## Stated problem
Extract, unchanged, each line of the listing below from its first line through the line that contains "check(steel_shank)", inclusive, and nothing else.

## Supplied data
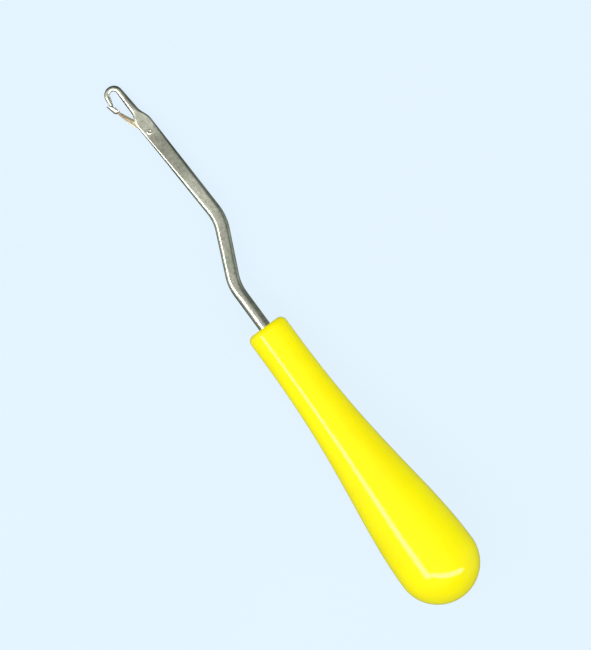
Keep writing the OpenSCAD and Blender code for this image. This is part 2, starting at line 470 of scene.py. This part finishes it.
check(steel_shank)

# %% [markdown]
# ## Drawing an outline, and turning on a lathe
# A line of points is drawn by pulling one vertex out of the last, which is how a profile is
# traced in the viewport. Spun round an axis it becomes a turned piece, and closed and
# pulled up it becomes a plate. The seam and the poles of a spin lie on each other, so they
# are merged, and the normals are then made to point outwards.

# %% Trace a line, and close up what is made of it
def trace(name, spots):
    """A line through the spots, as a new piece that is open for edits"""
    empty_selection()
    bpy.ops.mesh.primitive_plane_add(size=MM, location=spots[0])
    piece = settle(name)
    bpy.ops.object.mode_set(mode="EDIT")
    bpy.ops.mesh.select_mode(type="VERT")
    bpy.ops.mesh.select_all(action="SELECT")
    bpy.ops.mesh.merge(type="CENTER")
    for last, spot in zip(spots, spots[1:]):
        bpy.ops.mesh.extrude_region_move(TRANSFORM_OT_translate={"value": spot - last})
    bpy.ops.mesh.select_all(action="SELECT")
    return piece


merge_within = 0.001


def close_up(piece):
    """Merges what lies on itself, and turns the faces outwards"""
    bpy.ops.mesh.select_all(action="SELECT")
    bpy.ops.mesh.remove_doubles(threshold=merge_within * MM)
    bpy.ops.mesh.normals_make_consistent(inside=False)
    bpy.ops.object.mode_set(mode="OBJECT")
    return piece


print("points closer than", merge_within, "mm are merged")

# %% Spin a line, or make it a plate
def turned(name, outline, centre, axis, across, steps):
    """Spins an outline of (distance along the axis, radius) in mm"""
    piece = trace(name, [centre + (axis * s + across * r) * MM for s, r in outline])
    bpy.ops.mesh.spin(steps=steps, angle=2 * math.pi, center=centre, axis=axis)
    return close_up(piece)


def plate(name, outline, thickness):
    """A flat plate round the origin's level, from its outline in mm"""
    piece = trace(name, [Vector((x, y, -thickness / 2)) * MM for x, y in outline])
    bpy.ops.mesh.edge_face_add()
    up = Vector((0, 0, thickness * MM))
    bpy.ops.mesh.extrude_region_move(TRANSFORM_OT_translate={"value": up})
    return close_up(piece)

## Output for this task
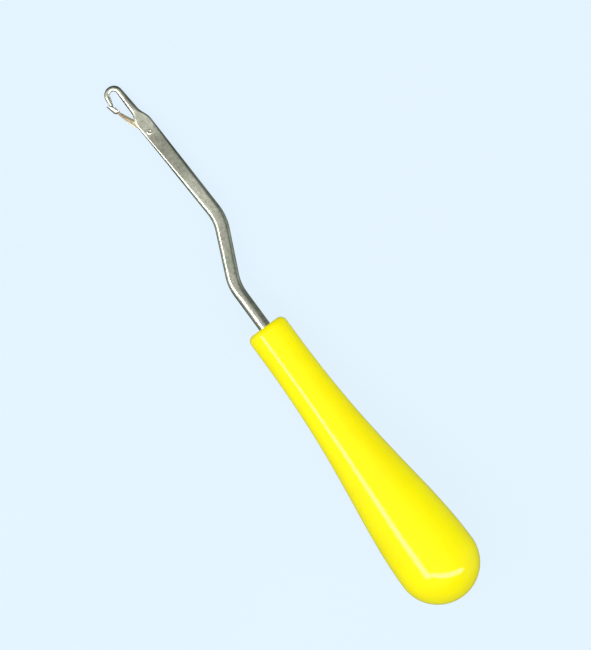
Keep writing the OpenSCAD and Blender code for this image. This is part 2, starting at line 470 of scene.py. This part finishes it.
check(steel_shank)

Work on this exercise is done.